Since the allocator itself defines the heap it should know its size and position. If what you are talking about is usurping the OS allocator's responsibility with your own allocator, you should only do this by using the OS allocator to obtain a block of memory then use that as the heap for your own allocator.
Again, once your allocator owns the memory block it may be used at your discretion. You cannot simply take memory which is managed by another allocator and in its free pool and use it without serious potential consequences.
By reading "understanding linux network internals" and "understanding linux kernel" the two books as well as other references, I am quite confused and need some clarifications about the "memory cache" and "memory pool" techniques.

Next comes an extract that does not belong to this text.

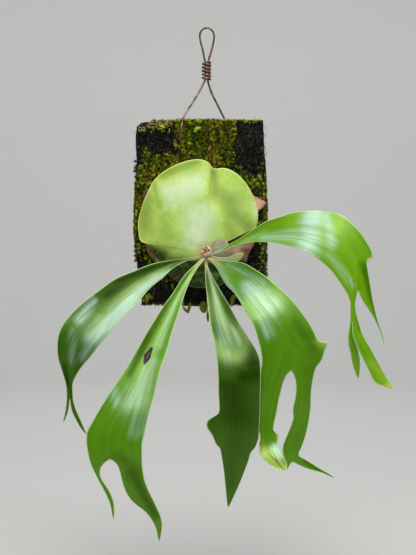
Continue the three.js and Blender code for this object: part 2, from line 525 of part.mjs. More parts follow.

1) Are they the same or different techniques?
2) If not the same, what makes the difference, or the distinct goals?
3) Also, how does the Slab Allocator come in?
Regarding the slab allocator:
So imagine memory is flat that is you have a block of 4 gigs contiguous memory. Then one of your programs reqeuests a 256 bytes of memory so what the memory allocator has to do is choose a suitable block of 256 bytes from this 4 gigs. So now you your memory looks something like
<============256bytes=======================>
(each = is a contiguous block of memory). Some time passes and a lot of programs operating with the memory require more 256 blocks or more or less so in the end your memory might look like:
<==256==256=256=86=68=121===>
so it gets fragmented and then there is no trace of your beautiful 4gig block of memory - this is fragmentation. Now, what the slab allocator would do is keep track of allocated objects and once they are not used anymore it will say that the memory is free when in fact it will be retained in some sort of List (You might wanna read about FreeLists).
So now imagine that the first program relinquish the 256 bytes allocated and then a new would like to have 256 bytes so instead of allocating a new chunk of the main memory it might re-use the lastly freed 256 bytes without having to go through the burden of searching the physical memory for appropriate contiguous block of space. This is how you essentially implement the memory cache. This is done so that memory fragmentation is reduced overall because you might end up in situation where memory is so fragmented that it is unusable and the memory-manager has to do some magic to get you block of appropriate size. Where as using a slab allocator pro-actively combats (but doesn't eliminate) the problem.
Linux memory allocator A.K.A slab allocator maintains the frequently used list/pool of memory objects of similar or approximate size. slab is giving extra flexibility to programmer to create their own pool of frequently used memory objects of same size and label it as programmer want,allocate, deallocate and finally destroy it.This cache is known to your driver and private to it.But there is a problem, during memory pressure there are high chances of allocation failures which could be not acceptable in some drivers, then what to do better always reserve some memory handy so that we never feel the memory crunch, since kmem cache is more generic pool mechanism we need some one who can always maintain minimum required memory and that's our buddy memory pool .
Lookaside Caches - The cache manager in the Linux kernel is sometimes called the slab allocator. You might end up allocating many objects of the same size over and over so by using this mechanism you just can allocate many objects in the same size and then use them later, without the need to allocate many objects over and over.
Memory Pool is just a form of lookaside cache that tries to always keep a list of memory around for use in emergencies, so when the memory pool is created, the allocation functions (slab allocators) create a pool of preallocated objects so you can acquire them when you need.